Supplied data =
******************************
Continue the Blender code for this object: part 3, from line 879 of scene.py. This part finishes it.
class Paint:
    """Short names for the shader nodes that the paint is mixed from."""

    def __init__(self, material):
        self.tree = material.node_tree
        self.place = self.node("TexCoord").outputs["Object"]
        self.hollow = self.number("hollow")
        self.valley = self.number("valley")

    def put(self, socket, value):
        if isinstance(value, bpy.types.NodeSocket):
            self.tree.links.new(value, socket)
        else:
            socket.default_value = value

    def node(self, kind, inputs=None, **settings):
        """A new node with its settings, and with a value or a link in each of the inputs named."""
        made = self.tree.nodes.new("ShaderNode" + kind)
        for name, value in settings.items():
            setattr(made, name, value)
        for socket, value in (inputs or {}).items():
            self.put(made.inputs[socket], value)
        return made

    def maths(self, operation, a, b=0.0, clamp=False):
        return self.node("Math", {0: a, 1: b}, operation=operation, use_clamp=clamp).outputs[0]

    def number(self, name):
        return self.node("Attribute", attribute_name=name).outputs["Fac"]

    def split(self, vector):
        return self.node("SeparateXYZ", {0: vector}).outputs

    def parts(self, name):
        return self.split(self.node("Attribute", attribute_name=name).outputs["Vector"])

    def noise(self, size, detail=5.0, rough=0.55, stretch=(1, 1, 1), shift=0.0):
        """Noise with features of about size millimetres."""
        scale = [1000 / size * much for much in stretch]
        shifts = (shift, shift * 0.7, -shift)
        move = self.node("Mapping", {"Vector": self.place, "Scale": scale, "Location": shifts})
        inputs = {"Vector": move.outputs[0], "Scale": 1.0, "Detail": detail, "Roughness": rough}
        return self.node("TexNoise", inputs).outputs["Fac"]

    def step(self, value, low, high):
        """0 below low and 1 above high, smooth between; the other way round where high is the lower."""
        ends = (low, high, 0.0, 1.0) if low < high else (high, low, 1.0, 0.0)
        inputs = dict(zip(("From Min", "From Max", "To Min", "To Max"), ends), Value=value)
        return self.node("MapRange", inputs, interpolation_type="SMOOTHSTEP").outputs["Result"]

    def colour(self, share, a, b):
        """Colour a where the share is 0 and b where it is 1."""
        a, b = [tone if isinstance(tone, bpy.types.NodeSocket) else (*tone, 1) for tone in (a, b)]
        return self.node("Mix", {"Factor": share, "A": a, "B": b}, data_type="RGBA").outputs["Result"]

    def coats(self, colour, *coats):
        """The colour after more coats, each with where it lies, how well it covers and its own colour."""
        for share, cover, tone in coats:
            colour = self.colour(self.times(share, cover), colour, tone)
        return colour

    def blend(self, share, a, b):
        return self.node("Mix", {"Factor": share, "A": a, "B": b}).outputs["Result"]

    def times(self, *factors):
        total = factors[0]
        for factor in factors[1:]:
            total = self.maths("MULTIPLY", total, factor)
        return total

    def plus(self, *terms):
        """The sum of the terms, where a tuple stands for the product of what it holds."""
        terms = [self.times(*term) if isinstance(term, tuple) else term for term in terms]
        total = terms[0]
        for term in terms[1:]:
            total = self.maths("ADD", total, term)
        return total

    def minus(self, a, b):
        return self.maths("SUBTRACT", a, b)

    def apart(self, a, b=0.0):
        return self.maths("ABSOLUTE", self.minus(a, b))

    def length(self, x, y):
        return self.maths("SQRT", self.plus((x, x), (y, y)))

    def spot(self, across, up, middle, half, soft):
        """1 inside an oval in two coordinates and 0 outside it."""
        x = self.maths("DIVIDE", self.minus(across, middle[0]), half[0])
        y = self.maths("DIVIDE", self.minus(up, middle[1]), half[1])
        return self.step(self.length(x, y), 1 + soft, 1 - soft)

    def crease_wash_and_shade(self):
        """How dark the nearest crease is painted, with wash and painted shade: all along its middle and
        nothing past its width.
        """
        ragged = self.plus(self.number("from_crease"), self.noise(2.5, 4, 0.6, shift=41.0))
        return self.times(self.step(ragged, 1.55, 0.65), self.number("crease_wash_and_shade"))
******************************
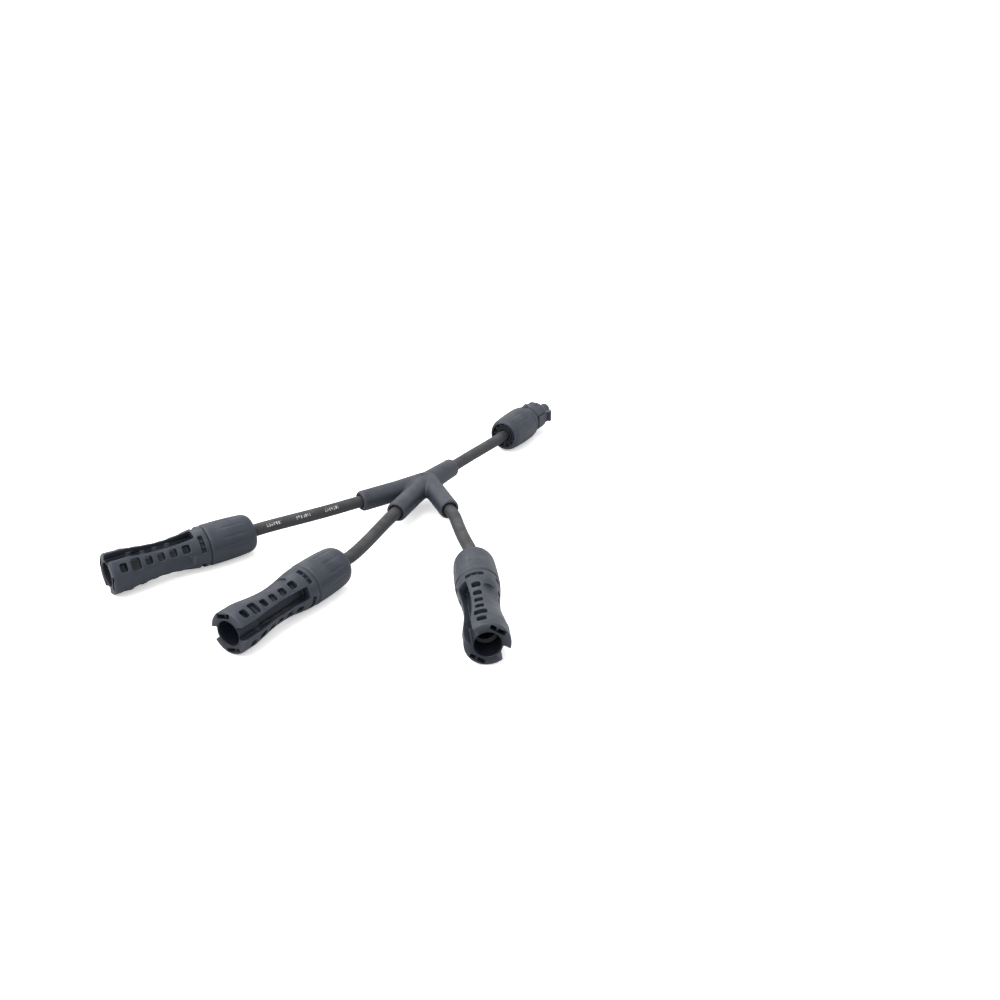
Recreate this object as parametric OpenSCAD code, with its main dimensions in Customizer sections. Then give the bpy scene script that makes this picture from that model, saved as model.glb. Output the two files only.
******************************
Goal = From the data, pick out every line that includes "scene".

Solution to this exercise =
Continue the Blender code for this object: part 3, from line 879 of scene.py. This part finishes it.
Recreate this object as parametric OpenSCAD code, with its main dimensions in Customizer sections. Then give the bpy scene script that makes this picture from that model, saved as model.glb. Output the two files only.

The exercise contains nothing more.